A sideways look at economics

On the Monday just passed, I was faced with one of my pet peeves. As part of my ongoing effort to explore the less-pricey offerings that London has on offer, I hopped on the tube to Canary Wharf to explore the Canary Roof Palace Gardens for the first time, having enjoyed the Barbican Conservatory a few months earlier. While exploring the shopping centre there I encountered a much hated obstacle that I just had to face.

Stairs.

This was not just any set of stairs, however. As a matter of fact, I actually enjoy walking up stairs over the alternatives — i.e., straight-up climbing, which is a tad too physically excessive for an everyday stroll, or any stroll for that matter. But no, not those stairs. This was a broken-down escalator.

Approaching the dull, grey, lifeless steps, assessing the rough time I would have to endure the horror of negotiating them, while scanning for an alternative normal ‘manual’ stair, to no avail, I braced myself for what was to come. That feeling that sticks around for the rest of the day. That numbing, heavy and unbalanced sensation that would seize up my knees and legs. There was no avoiding it and, if I wanted to go up to the next level without taking a very convoluted ‘scenic’ route, I needed to proceed with my climb.

But why? Why? I have encountered this many times. I know the escalator is broken. I know it is now essentially just a set of stairs. Nonetheless, despite there being no logical reason, they induce in me a sense of unease and leaden resistance. Why should a metal set of moving stairs, broken and now inert — like any other regular staircase — cause such a reaction?

Some may say an escalator has a different height and depth of steps, and that the sense of support is different, however, this is the same for many staircases — whether at your own home, the homes of friends and family, in shops or temporary metal steps at events — they are very rarely identical and require adjustment to gait and balance, yet, I cannot recall feeling the same uneasiness.

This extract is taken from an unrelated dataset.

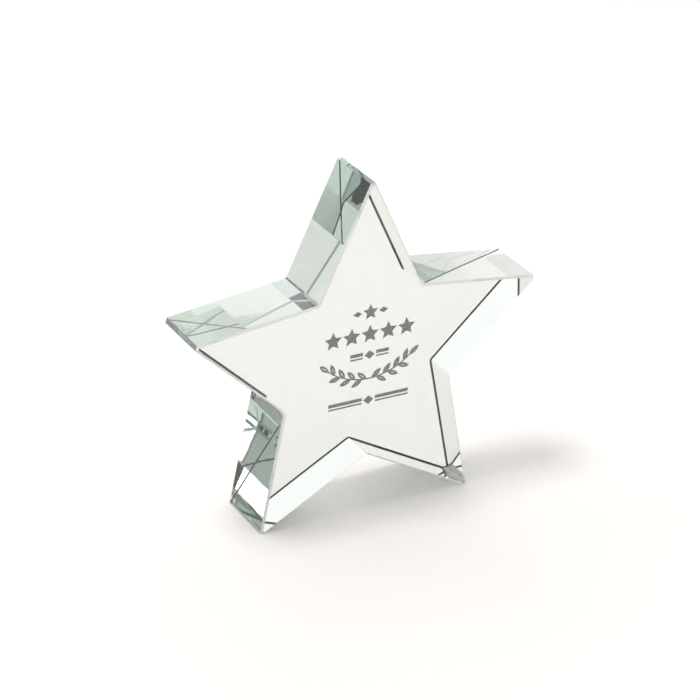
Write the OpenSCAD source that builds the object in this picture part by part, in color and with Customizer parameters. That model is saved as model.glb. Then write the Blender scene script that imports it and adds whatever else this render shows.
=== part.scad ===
// Star trophy: one upright slab of clear optical glass cut to a five-pointed star that
// stands on the ground flats of its two lower points. A generic award decoration is
// engraved into the front face and filled with grey enamel.
// Frame: X to the viewer's right, front face towards -Y, Z up from the surface it rests on.

/* [Star] */
// Radius of the circle through the five sharp points, before they are blunted
point_circle_r = 56.6; // [50:0.1:64]
// Radius of the circle through the five inner corners
notch_circle_r = 27.35; // [25:0.05:30]
// Thickness of the glass slab
slab_thickness = 20; // [14:0.5:30]

/* [Ground edges] */
// Leg of the 45 degree chamfer around the front and back faces
arris = 0.6; // [0.3:0.05:1]
// Length ground off each of the three upper points
tip_cut = 1.7; // [1.5:0.1:2.5]
// Height ground off each of the two lower points to make the feet
foot_cut = 1; // [0.8:0.1:1.6]
// Radius that the grinding wheel leaves in the inner corners
notch_fillet_r = 1; // [0.5:0.1:1.5]

/* [Engraving] */
// Depth of the engraved pockets
engraving_depth = 0.3; // [0.2:0.05:0.6]
// How far the enamel lies below the glass surface
enamel_recess = 0.05; // [0.02:0.01:0.1]

/* [Laurel] */
// Radius of the curved stem
stem_r = 19.6; // [18:0.1:22]
// Lowest point of the stem, below the star's centre
stem_drop = 3.3; // [2:0.1:4]
// Angle that each half of the stem turns through
stem_sweep = 41; // [38:1:42]
// Width of the stem
stem_w = 0.36; // [0.3:0.02:0.5]
// Length of a leaf
leaf_length = 3.7; // [3:0.1:4.2]
// Width of a leaf
leaf_w = 1.45; // [1:0.05:1.6]
// Width of the clear vein left standing in each leaf
vein_w = 0.24; // [0.16:0.02:0.3]
// Angle between a side leaf and the stem
leaf_angle = 38; // [32:1:44]

/* [Stars and rules] */
// Height of the crest above the star's centre
crest_z = 17; // [16.5:0.1:18]
// Point circle radius of the crest's star
crest_star_r = 2.4; // [1.8:0.1:2.6]
// Height of the row of stars above the star's centre
star_row_z = 10.3; // [9.8:0.1:11]
// Point circle radius of a star in the row
row_star_r = 2.75; // [2:0.05:2.8]
// Distance between neighbouring stars in the row
star_row_pitch = 5.7; // [5.6:0.1:6]
// Height of the short rule above the star's centre
short_rule_z = 4; // [3.5:0.1:4.5]
// Overall length of the short rule
short_rule_length = 12; // [10:0.5:13]
// Depth of the long rule below the star's centre
long_rule_drop = 10; // [9.5:0.1:11]
// Overall length of the long rule
long_rule_length = 25; // [20:0.5:27]
// Width of the heavy line of a rule
heavy_line_w = 1; // [0.6:0.05:1.2]
// Width of the fine line of a rule
fine_line_w = 0.44; // [0.3:0.02:0.5]

/* [Hidden] */
$fn = 64;

GLASS = [0.84, 0.92, 0.88, 0.6];
ENAMEL = [0.53, 0.51, 0.48];

POINTS = 5;
STEP = 360 / POINTS;
FOOT_ARMS = [2, 3];
ROW_STARS = 5;
UPPER_LEAVES = 4;
LOWER_LEAVES = 3;

// The sharp lower points would lie foot_cut below the surface that the feet rest on.
centre_z = point_circle_r * cos(STEP / 2) - foot_cut;
// The round of an inner corner and its chamfers cut this far past the walls and theirs.
fillet_bite = 0.05;
// The chamfers at the ends of the ground flats are a little smaller.
flat_arris = 0.8 * arris;
// Half of the open angle between the two walls of an inner corner
notch_half_angle = acos(unit(notch(0)) * unit(sharp_point(0) - notch(0)));

// Directions are measured clockwise from straight up, as seen from the front.
function polar(r, angle) = [r * sin(angle), r * cos(angle)];
function unit(v) = v / norm(v);
function sharp_point(i) = polar(point_circle_r, i * STEP);
function notch(i) = polar(notch_circle_r, (i + 0.5) * STEP);

// An upper point is ground square to its arm, and a foot is ground level.
function is_foot(i) = len([for (f = FOOT_ARMS) if (f == i) f]) > 0;
function grinding_direction(i) = is_foot(i) ? [0, 1] : -unit(sharp_point(i));
function grinding_depth(i) = is_foot(i) ? foot_cut : tip_cut;

// The corner where the flat on point i meets the wall that runs to the given inner corner
function flat_corner(i, corner) =
    let (wall = unit(corner - sharp_point(i)))
    sharp_point(i) + wall * grinding_depth(i) / (wall * grinding_direction(i));

// The round of the inner corner after point i: its centre, which lies in the air, and the
// spots on the walls that are nearest to it.
function fillet_centre(i) =
    polar(notch_circle_r + notch_fillet_r / sin(notch_half_angle), (i + 0.5) * STEP);
function fillet_start(i) = fillet_spot(i, 90 + notch_half_angle);
function fillet_end(i) = fillet_spot(i, -90 - notch_half_angle);
function fillet_spot(i, turn) = fillet_centre(i) + polar(notch_fillet_r, (i + 0.5) * STEP - turn);

// One fifth of the glass's outline, clockwise. Each inner corner is filled up to the centre
// of its round, which a cutter then removes.
function outline_fifth(i) =
    [flat_corner(i, notch(i - 1)), flat_corner(i, notch(i)), fillet_start(i), fillet_centre(i), fillet_end(i)];

// Cuts front and back chamfers of the given leg along the edge from p to q, with the glass
// on its right, running on past its ends by the given lengths.
module arris_cutters(leg, p, q, before, after) {
    bar_w = 2 * leg;
    along = q - p;
    for (side = [0, 1]) mirror([0, 0, side])
        translate([p.x, p.y, slab_thickness / 2])
            rotate([45, 0, atan2(along.y, along.x)])
                translate([-before, -leg * sqrt(0.5), -bar_w / 2])
                    cube([before + norm(along) + after, bar_w, bar_w]);
}

// Cuts the round of one inner corner, with its chamfers as cones.
module fillet_cutter(centre) translate([centre.x, centre.y, 0]) {
    r = notch_fillet_r + fillet_bite;
    leg = arris + fillet_bite;
    cylinder(h = slab_thickness, r = r, center = true);
    for (side = [0, 1]) mirror([0, 0, side])
        translate([0, 0, slab_thickness / 2 - leg])
            cylinder(h = 2 * leg, r1 = r, r2 = r + 2 * leg);
}

module star_blank() {
    overrun = 4 * arris;
    difference() {
        linear_extrude(height = slab_thickness, center = true)
            polygon([for (i = [0:POINTS - 1]) each outline_fifth(i)]);
        for (i = [0:POINTS - 1]) {
            edge = outline_fifth(i);
            arris_cutters(arris, fillet_end(i - 1), edge[0], 0, overrun);
            arris_cutters(flat_arris, edge[0], edge[1], overrun, overrun);
            arris_cutters(arris, edge[1], edge[2], overrun, 0);
            fillet_cutter(fillet_centre(i));
        }
    }
}

// A small star in the proportions of the trophy itself
module star_2d(r)
    polygon([for (i = [0:2 * POINTS - 1])
        polar(i % 2 == 0 ? r : r * notch_circle_r / point_circle_r, i * STEP / 2)]);

module lozenge_2d(length, width)
    polygon([[-length / 2, 0], [0, width / 2], [length / 2, 0], [0, -width / 2]]);

// A star between two lozenges
module crest_2d() translate([0, crest_z]) {
    lozenge_l = 2.8;
    gap = 0.2;
    star_2d(crest_star_r);
    for (side = [-1, 1]) translate([side * (crest_star_r + gap + lozenge_l / 2), 0])
        lozenge_2d(lozenge_l, 1.7);
}

module star_row_2d()
    for (k = [0:ROW_STARS - 1])
        translate([(k - (ROW_STARS - 1) / 2) * star_row_pitch, star_row_z]) star_2d(row_star_r);

// A lozenge between two pairs of lines, a heavy line over a fine one
module rule_2d(length) {
    lozenge_l = 3.2;
    gap = 0.5;
    line_l = length / 2 - lozenge_l / 2 - gap;
    lozenge_2d(lozenge_l, 2.6);
    for (side = [0, 1]) mirror([side, 0]) translate([lozenge_l / 2 + gap, 0]) {
        square([line_l, heavy_line_w]);
        translate([0, -gap - fine_line_w]) square([line_l, fine_line_w]);
    }
}

// A leaf from the origin along +X: two arcs that meet in points, with a clear vein
module leaf_2d() {
    arc_r = (leaf_length * leaf_length + leaf_w * leaf_w) / (4 * leaf_w);
    difference() {
        intersection_for (side = [-1, 1])
            translate([leaf_length / 2, side * (arc_r - leaf_w / 2)]) circle(r = arc_r);
        translate([leaf_length * 0.46, 0]) lozenge_2d(leaf_length * 0.6, vein_w);
    }
}

// A leaf whose foot is on the stem, this far around it, turned this far away from it
module leaf_at(sweep, turn)
    translate([stem_r * sin(sweep), -stem_r * cos(sweep)]) rotate(sweep + turn) leaf_2d();

// The right half of the laurel, drawn about the centre of the stem's circle
module branch_2d() {
    leaf_step = stem_sweep / UPPER_LEAVES;
    difference() {
        circle(r = stem_r + stem_w / 2);
        circle(r = stem_r - stem_w / 2);
        translate([-2 * stem_r, -2 * stem_r]) square([2 * stem_r, 4 * stem_r]);
        rotate(stem_sweep) translate([0, -2 * stem_r]) square(4 * stem_r);
        translate([-2 * stem_r, 0]) square([4 * stem_r, 2 * stem_r]);
    }
    for (k = [0:UPPER_LEAVES - 1]) leaf_at((k + 0.25) * leaf_step, leaf_angle);
    for (k = [0:LOWER_LEAVES - 1]) leaf_at((k + 0.65) * leaf_step, -leaf_angle);
    leaf_at(stem_sweep - 1, 0);
}

module laurel_2d()
    translate([0, stem_r - stem_drop]) for (side = [0, 1]) mirror([side, 0]) branch_2d();

// Stands a shape drawn in the XY plane upright, with its +Z side towards the front.
module upright() translate([0, 0, centre_z]) rotate([90, 0, 0]) children();

// Cuts a pocket of the given outline into the front face.
module pocket() translate([0, 0, slab_thickness / 2 - engraving_depth])
    linear_extrude(height = 2 * engraving_depth) children();

// Fills a pocket of the given outline with enamel.
module inlay() upright() color(ENAMEL)
    translate([0, 0, slab_thickness / 2 - engraving_depth])
        linear_extrude(height = engraving_depth - enamel_recess) children();

module star_body() upright() color(GLASS) difference() {
    star_blank();
    pocket() crest_2d();
    pocket() star_row_2d();
    pocket() translate([0, short_rule_z]) rule_2d(short_rule_length);
    pocket() laurel_2d();
    pocket() translate([0, -long_rule_drop]) rule_2d(long_rule_length);
}

module crest_inlay() inlay() crest_2d();
module star_row_inlay() inlay() star_row_2d();
module short_rule_inlay() inlay() translate([0, short_rule_z]) rule_2d(short_rule_length);
module laurel_inlay() inlay() laurel_2d();
module long_rule_inlay() inlay() translate([0, -long_rule_drop]) rule_2d(long_rule_length);

star_body();
crest_inlay();
star_row_inlay();
short_rule_inlay();
laurel_inlay();
long_rule_inlay();
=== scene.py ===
import math

import bmesh
import bpy
from mathutils import Matrix, Vector


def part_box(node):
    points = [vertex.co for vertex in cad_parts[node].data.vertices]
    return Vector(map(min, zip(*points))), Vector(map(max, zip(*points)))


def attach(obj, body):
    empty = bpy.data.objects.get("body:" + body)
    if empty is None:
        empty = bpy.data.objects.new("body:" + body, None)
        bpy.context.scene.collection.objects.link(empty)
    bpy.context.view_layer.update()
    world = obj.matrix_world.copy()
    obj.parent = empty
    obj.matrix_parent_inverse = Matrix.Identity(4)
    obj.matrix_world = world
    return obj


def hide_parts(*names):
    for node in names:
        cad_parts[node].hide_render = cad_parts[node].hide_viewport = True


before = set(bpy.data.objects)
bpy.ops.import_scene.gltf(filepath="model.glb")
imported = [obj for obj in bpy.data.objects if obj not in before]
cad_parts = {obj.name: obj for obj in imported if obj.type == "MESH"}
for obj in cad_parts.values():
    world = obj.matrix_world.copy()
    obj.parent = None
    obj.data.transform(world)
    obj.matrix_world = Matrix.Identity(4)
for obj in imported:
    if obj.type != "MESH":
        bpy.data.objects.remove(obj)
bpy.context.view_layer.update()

# The star's proportions, in metres and degrees, as in part.scad, apart from the back arris,
# which is finer here. The star's size comes from the frame.
MM = 0.001
NOTCH_RATIO = 27.35 / 56.6
FRONT_ARRIS = 0.6 * MM
BACK_ARRIS = 0.35 * MM
TIP_CUT = 1.7 * MM
FOOT_CUT = 1.0 * MM
NOTCH_FILLET_R = 1.0 * MM
POINTS = 5
STEP = 360 / POINTS
FOOT_ARMS = (2, 3)
FILLET_FACETS = 14
OUTLINE_POINTS_PER_ARM = 2 + FILLET_FACETS + 1

# The camera stands to the front left of the trophy and looks down on it.
CAMERA_AIM = Vector((-0.0004, 0.0006, 0.0455))
CAMERA_AZIMUTH = -28.7
CAMERA_ELEVATION = 26.8
CAMERA_ROLL = 1.4
CAMERA_DISTANCE = 0.741
CAMERA_LENS_MM = 137
CAMERA_SENSOR_MM = 36

# Which material slot of the glass each band of its edge has.
POLISHED_GLASS, FRONT_BAND, BACK_BAND = range(3)

# Colours and finishes. Noise scales are per metre. The mottled colours are pairs, dark and light.
GLASS_IOR = 1.517
GLASS_TINT = (0.54, 0.74, 0.67, 1)
GLASS_TINT_DENSITY = 8
POLISHED = (0.95, 0.951, 0.945, 1)
POLISH_WAVES = 0.08 * MM
POLISH_WAVES_STRENGTH = 0.3
POLISH_WAVES_SCALE = 50
# The back arris: its roughness is the ground finish, and its dark glass colour is painted shade that
# draws dark lines along the back edges.
GROUND_WITH_PAINTED_SHADE = (0.16, 0.16, 0.16, 1)
GROUND_ROUGHNESS = 0.04
FROSTED = ((0.68, 0.69, 0.67, 1), (0.8, 0.81, 0.79, 1))
FROSTED_SCALE = 1500
FROSTED_ROUGHNESS = 0.3
FROSTED_SEE_THROUGH = 0.5
ENAMEL = ((0.34, 0.32, 0.298, 1), (0.45, 0.425, 0.4, 1))
ENAMEL_SCALE = 900
ENAMEL_ROUGHNESS = 0.6
PALE_FLOOR = (0.93, 0.898, 0.872, 1)
BLACK_CARD = (0.01, 0.011, 0.014, 1)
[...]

Wanting to get some insight — yes, this bee in my bonnet did bother me to that extent — I asked Google to shed some light on my condition. It appears that this is a known scientific phenomenon — aptly called ‘The Broken Escalator Phenomenon’. A study from 2003 replicated the situation using a sled. The main experiment involved measuring the walking velocity, forward sway and EMG signals when boarding a static sled ten times, followed by a moving sled twenty times, and then informing participants the sled would remain static and boarding the static sled ten times again. Due to the experience of the moving sled and the brain’s recent experience, much like a moving escalator, even knowing the sled would remain stationary, prior experiences of movement meant that participants accelerated their pace when walking onto it and leaned forward to balance as if it were moving. (https://pubmed.ncbi.nlm.nih.gov/12802549/) This led to the researchers’ conclusion that locomotor adaptation may be more impervious to cognitive control than other types of motor learning.

From my standpoint, I have broken the problem down into three components:

  1. The brain knows from experience that escalators are a moving system
  2. I see a broken escalator that is not moving and I am fully aware that I can walk up or down it like any other staircase
  3. Despite this knowledge, my brain unconsciously prepares my body position (forward- or backward-lean) and gait etc. for the escalator’s movement based off my prior experiences

The study also found that participants did adjust back to the sled being stationary, but that it took time to adjust, essentially for the feeling of walking up a broken escalator to converge to that of a regular staircase — or in the study’s experiment the body’s response to stepping on a static sled to revert back to baseline subsequent to stepping on a moving sled and then being informed the sled would remain static.

Parallels to these responses extend beyond the broken escalator and into broader human behaviour where your brain is wired based on certain expectations and rules of thumb to simplify the everyday decisions and actions modelled from your experiences to date. These rules of thumb tend to adapt to your experiences: but slowly, stickily. If, for example, after food shopping, you find you have picked up some food with a short shelf-life, you might tend to be more careful afterwards, at least in the near-future, in my experience. Especially if you’ve done that two or three times in a row.

US consumption cognitive dissonance, consumer confidence to consumption, with recession periods indicated

There are other real-world circumstances where a misalignment between beliefs and end behaviours, and resultant cognitive dissonance, persist. The chart above depicts the frequent disconnect between consumer confidence and consumption. Despite big negative hits to confidence during recessions (the grey shaded areas in the chart), which typically are reflected in elevated risk aversion, at times households have seen their own financial circumstances remain strong and have raised consumption accordingly. But during the Global Financial Crisis households’ feelings and their behaviour moved more closely together: following a substantial and prolonged hit to consumer confidence, spending drifted down as a share of income for many years. Households reduced the share of their budget allocated to consumption, choosing to accumulate more savings instead: no cognitive dissonance in that case (https://www.imf.org/external/pubs/ft/wp/2012/wp1242.pdf). If the shock is big enough, our expectations come into line with our behaviour.

So next time you get that uncomfortable sensation when climbing those static metal steps, remember there is a psychological reason and that its origin is not unique to you. It’s not just a micro issue, pertaining to you alone. It’s a macro issue too.